According to one study of three thousand families, the odds for a happy marriage increase a great deal when the first born hooks up with the last born. What is at work here is the opposites-attract-and-are-good-for-each-other factor. The first born teaches the last born little things that may be lacking, such as being organized and having goals, while the last born helps the first born lighten up and not take an overly serious approach to life.
According to the researchers, the best possible match you can find is the first-born female and the last-born male. (source)

With all studies, there are always exceptions, but I started noticing that a lot of couples we know follow these trends. Opposites attract after all and when you take into account that birth order can affect personality, well it usually comes down to personality when finding your partner. But just because you don't fit what is considered the best pairing, doesn't mean your relationship is doomed:

You can’t change your actual birth order, but you can change the way you think about your role in the family. Sounds like pretty good news, especially if you felt doomed to a life of presumed middle-child insignificance. (source)

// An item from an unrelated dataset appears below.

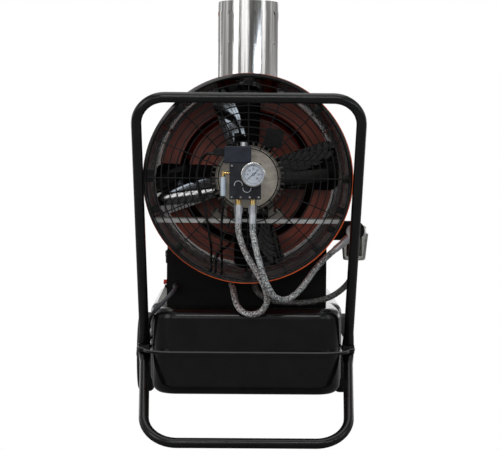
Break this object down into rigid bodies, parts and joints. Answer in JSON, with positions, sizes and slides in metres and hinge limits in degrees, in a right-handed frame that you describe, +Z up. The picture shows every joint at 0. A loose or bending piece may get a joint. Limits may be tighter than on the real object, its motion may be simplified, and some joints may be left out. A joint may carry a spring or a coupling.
{
  "type": "forced air heater",
  "caption": "Wheeled oil-fired air heater: orange drum with a guarded fan inlet, motor and fuel pump, flue stub, hoses to a filter, fuel tank and tube handle.",
  "frame": {"origin": "on the floor at the middle of the footprint, without the loose mains lead", "axes": "+Z up, +Y along the drum from the fan inlet to the warm air outlet, +X to the right as seen from the fan inlet"},
  "size_m": [0.6176, 1.141, 1.066],
  "materials": {
    "orange_paint": "glossy enamel",
    "gloss_black": "glossy enamel",
    "wire_black": "satin coating",
    "satin_black": "satin powder coat",
    "tube_black": "semi-gloss powder coat",
    "tank_black": "glossy powder coat",
    "furnace_paint": "heat-proof paint",
    "polished_flue": "polished stainless sheet",
    "burner_steel": "plain steel",
    "zinc_plate": "zinc plated",
    "motor_alloy": "cast and lightly bead blasted",
    "bolt_zinc": "zinc plated",
    "nut_steel": "nickel plated",
    "pump_black": "satin dark enamel",
    "coil_plastic": "moulded",
    "black_plastic": "moulded",
    "cable_black": "extruded sheath",
    "bezel_chrome": "polished",
    "dial_white": "printed scale",
    "clear_glass": "clear",
    "hand_black": "matte",
    "brass": "machined",
    "line_pale": "pale sleeve over a thin pipe",
    "braid_steel": "stainless wire braid with coloured tracer threads",
    "braid_dark": "dark braided cover",
    "head_alloy": "die cast",
    "smoky_bowl": "smoky translucent",
    "paper": "pleated paper",
    "knob_black": "moulded",
    "rocker_black": "moulded",
    "button_red": "moulded",
    "lid_grey": "moulded",
    "grey_enamel": "enamel",
    "axle_steel": "bright drawn bar",
    "tyre_rubber": "moulded rubber",
    "rim_paint": "enamel",
    "lead_rubber": "extruded sheath"
  },
  "bodies": {
    "frame": {"drum_shell": "orange_paint", "inlet_shroud": "gloss_black", "fan_guard": "wire_black", "outlet_nozzle": "satin_black", "flue_pipe": "polished_flue", "flue_collar": "orange_paint", "heat_exchanger": "furnace_paint", "combustion_chamber": "furnace_paint", "burner_head": "burner_steel", "burner_nozzle": "brass", "motor_shelf": "zinc_plate", "motor_end_bell": "motor_alloy", "motor_housing": "motor_alloy", "motor_terminal_box": "black_plastic", "pump_body": "pump_black", "pump_face_plate": "pump_black", "pump_screws": "bolt_zinc", "solenoid_coil": "coil_plastic", "coil_connector": "black_plastic", "gauge_case": "bezel_chrome", "gauge_dial": "dial_white", "gauge_lens": "clear_glass", "brass_fittings": "brass", "wiring_cables": "cable_black", "nozzle_line": "line_pale", "return_hose": "braid_steel", "suction_hose": "braid_steel", "tank_hose": "braid_dark", "steel_nuts": "nut_steel", "filter_bracket": "satin_black", "filter_head": "head_alloy", "filter_bowl": "smoky_bowl", "filter_element": "paper", "control_box": "satin_black", "front_saddle": "satin_black", "switch_panel": "satin_black", "cable_gland": "black_plastic", "ignition_transformer": "grey_enamel", "tank_upper": "tank_black", "tank_lower": "tank_black", "handle_tube": "tube_black", "stand_loop": "tube_black", "hex_bolts": "bolt_zinc", "axle": "axle_steel", "axle_brackets": "satin_black", "power_cord": "lead_rubber", "power_cord_coil": "lead_rubber", "power_plug": "lead_rubber"},
    "fan": {"fan_rotor": "gloss_black", "drive_shaft": "axle_steel"},
    "gauge_hand": {"gauge_pointer": "hand_black"},
    "thermostat": {"thermostat_knob": "knob_black"},
    "rocker": {"power_switch": "rocker_black"},
    "reset": {"reset_button": "button_red"},
    "filler": {"filler_cap": "black_plastic"},
    "lid": {"socket_lid": "lid_grey"},
    "left_wheel": {"left_tyre": "tyre_rubber", "left_rim": "rim_paint"},
    "right_wheel": {"right_tyre": "tyre_rubber", "right_rim": "rim_paint"}
  },
  "joints": [
    {"name": "left_wheel_spin", "type": "hinge", "parent": "frame", "child": "left_wheel", "pos_m": [-0.2795, 0.3605, 0.1125], "axis": [1, 0, 0], "continuous": true},
    {"name": "right_wheel_spin", "type": "hinge", "parent": "frame", "child": "right_wheel", "pos_m": [0.2795, 0.3605, 0.1125], "axis": [1, 0, 0], "continuous": true},
    {"name": "fan_spin", "type": "hinge", "parent": "frame", "child": "fan", "pos_m": [0, -0.2015, 0.623], "axis": [0, 1, 0], "continuous": true},
    {"name": "gauge_needle", "type": "hinge", "parent": "frame", "child": "gauge_hand", "pos_m": [0.011, -0.4905, 0.6336], "axis": [0, 1, 0], "range_deg": [0, 270], "stiffness_Nm_per_rad": 0.002},
    {"name": "thermostat_turn", "type": "hinge", "parent": "frame", "child": "thermostat", "pos_m": [-0.202, -0.0595, 0.414], "axis": [-1, 0, 0], "range_deg": [0, 270]},
    {"name": "switch_rock", "type": "hinge", "parent": "frame", "child": "rocker", "pos_m": [-0.199, -0.1245, 0.414], "axis": [0, 0, 1], "range_deg": [0, 20]},
    {"name": "reset_press", "type": "slide", "parent": "frame", "child": "reset", "axis": [1, 0, 0], "range_m": [0, 0.003], "stiffness_N_per_m": 250},
    {"name": "filler_turn", "type": "hinge", "parent": "frame", "child": "filler", "pos_m": [-0.165, 0.2185, 0.319], "axis": [0, 0, 1], "range_deg": [0, 90]},
    {"name": "lid_swing", "type": "hinge", "parent": "frame", "child": "lid", "pos_m": [-0.2005, -0.2005, 0.352], "axis": [0, 1, 0], "range_deg": [0, 80], "stiffness_Nm_per_rad": 0.02}
  ]
}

Stereotypes play a huge role in how we are raised. For example, firstborns are seen as older, more mature, and more capable, so they are given more responsibility in the family. They are also often the ones to take the punishment. Does "you're older, you should know better," sound familiar? 

Eldest children are pushed harder, while the youngest are seen as "babies." Parents will do anything for the "baby" in the family. They tend to be more spoiled and. as a result, are more carefree and careless because they learned that someone else will fix their mistakes.

The moral of the story for parents is to look for your own biases and stereotypes about birth order as you think about what your children are capable of doing. Encourage them to teach each other, to define their own identities in the family, and to avoid labeling themselves based on their birth order. Don’t let the lives of your children be dominated by the random forces that caused them to be born when they were. (source)

Parents need to become aware of how they are treating their children and stop stereotyping them based on their age. Eldest children everywhere should never have to hear the "you're older you should know better" lecture or the responsibility of taking care of their younger siblings. The youngest is just as responsible and capable. Parents are only setting up their youngest for failure by not teaching them that their actions have consequences.